Recently, multitasking has become a popular buzzword, many people consider their ability to multitask a strength and a skill. Most everyone tries to multitask at some point during their day. Have you ever tried to watch television while answering emails? Or talking on the phone while you drive? Sent a text in class while the teacher is lecturing? Most of us try to multitask and think we are being productive and using our time well. Researchers have been looking into what multitasking is, what it does to our brains and if it makes us as productive as we think.

Many people believe that multitasking is the ability for our brains to focus on multiple tasks simultaneously. However, recent neuroscience researchers studying multitasking found that the brain is actually just switching from task to task quickly. Creating the illusion that we are focusing on multiple things at one time. We think we are successfully completing multiple tasks at once, but we are really constantly switching tasks at a rapid pace, which takes time and exertion of energy. This constant back and forth, start and stop is hard on our brains and bodies. It takes more time and leaves room for more mistakes than if we focused on one task at a time.

Multitasking can also interrupt our ability to learn. Researchers found while it is possible to learn things while multitasking, people will struggle with recall and their understanding of the subject will not be as thorough. This is especially apparent when learning a new subject that calls for more attention and concentration.

Our habit to multitask is becoming addictive. This addiction can be seen through the constant use of our smart phones and technology. Ever been talking with someone in person, you feel your phone vibrate and you pick it up without even thinking about it? You are messaging someone on your phone while talking to the person in front of you. The multitasking habit has trained you to answer your phone while spending time with friends or family and has made you think you can do both at the same time. The more we are constantly switching from task to task the more distractible we become. We are training our brains to have shorter attention spans and reducing our working memory ability. As generations start to multitask at younger and younger ages, kids will begin to grow up training their brains to be distractible and impatient from the start.

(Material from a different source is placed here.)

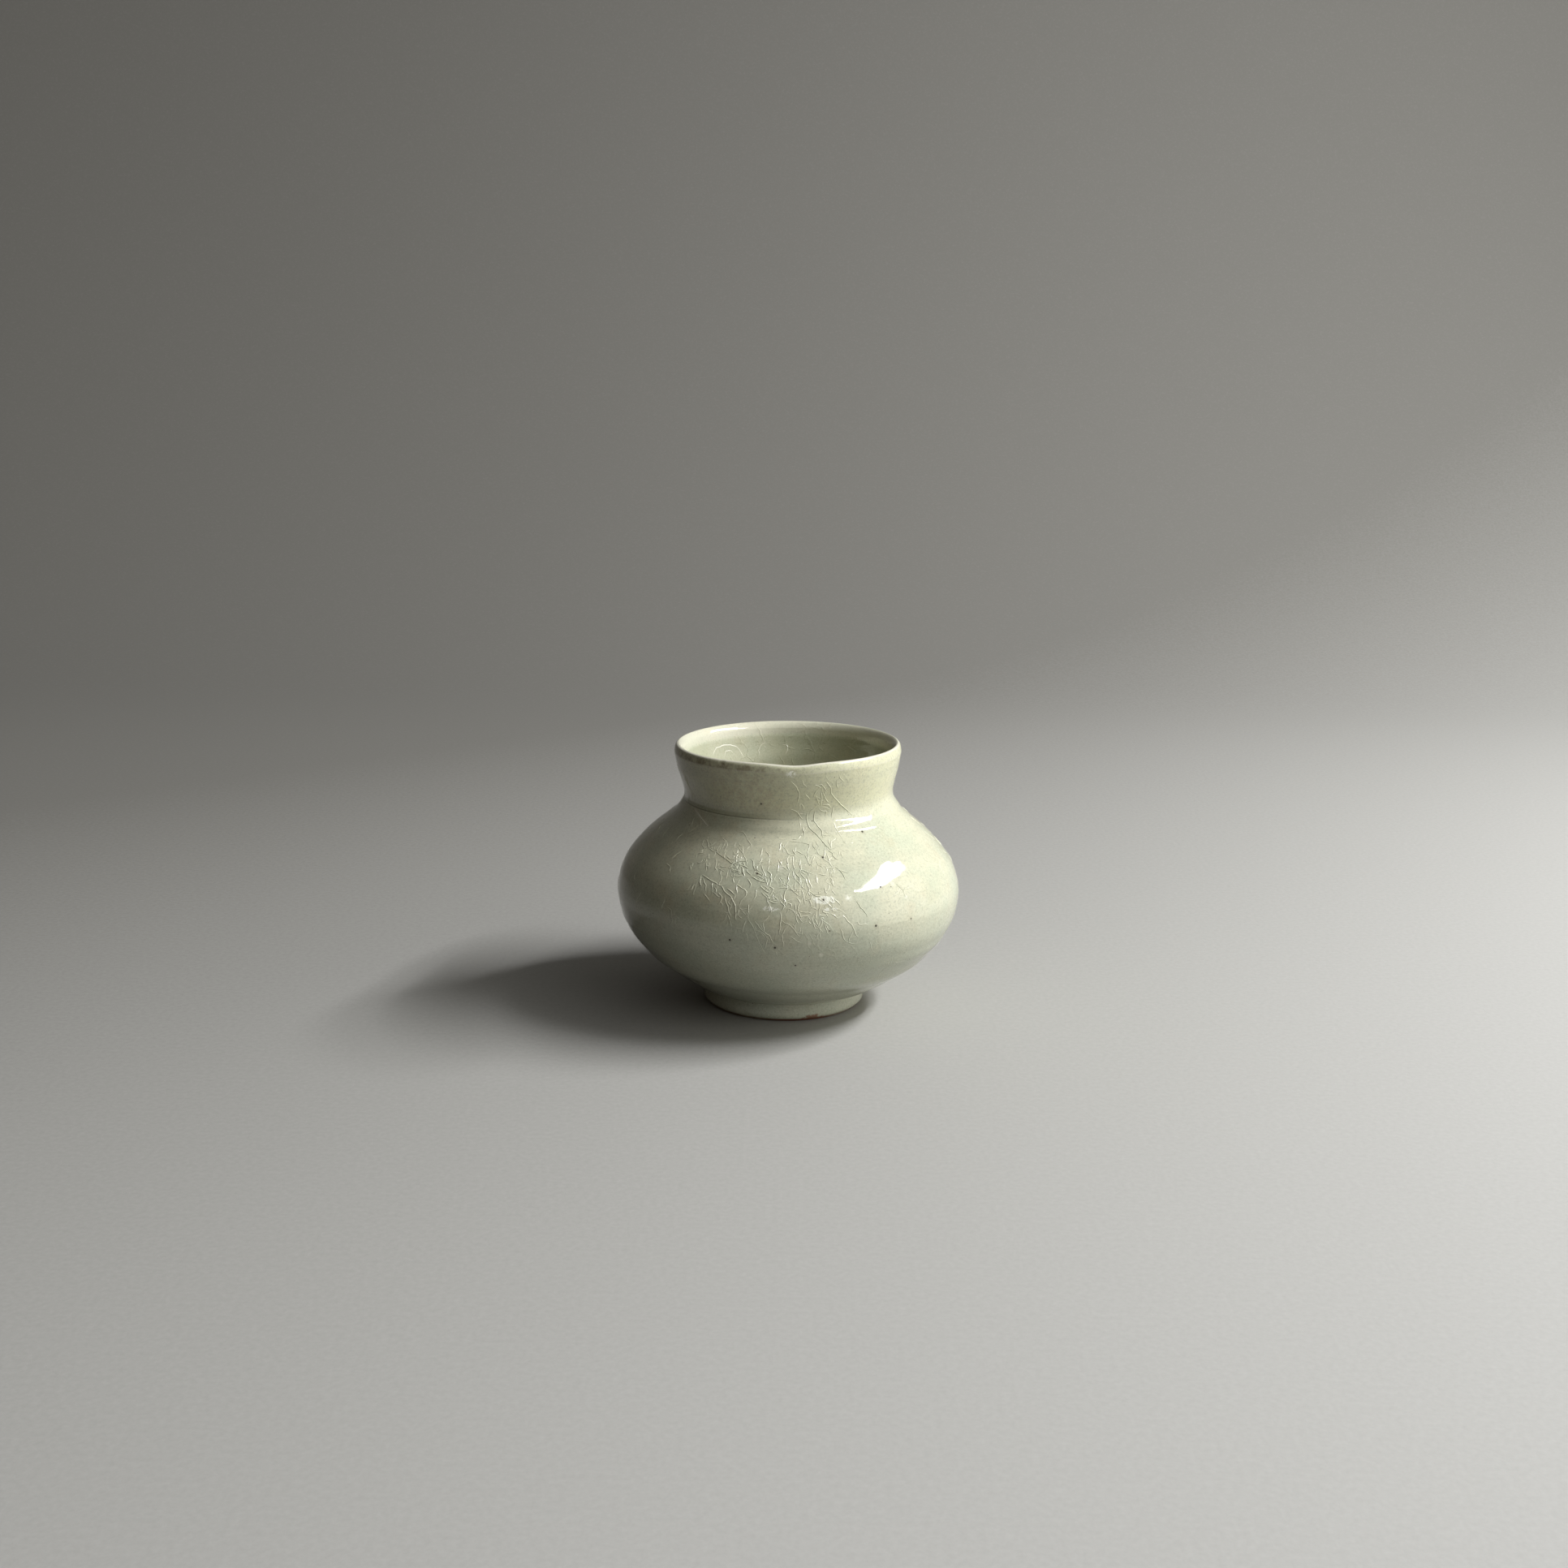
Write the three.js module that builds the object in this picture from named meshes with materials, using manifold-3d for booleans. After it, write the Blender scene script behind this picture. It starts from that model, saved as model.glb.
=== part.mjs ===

Luckily, there are ways we can make small changes going forward. We can try and be mindful about multitasking. When you feel yourself doing it, remind yourself that you are just jumping from task to task and taking more energy to do so. Assign time limits to individual tasks and try to give your energy to one task at a time. Research shows you will be able to focus better, will use less energy and be more productive. We can also try and break our multitasking habits. One step is taking breaks from technology like turning off your phone or turning off your app notifications. The more you try and control your habit of multitasking by limiting distractions, the more intentional habits you can create.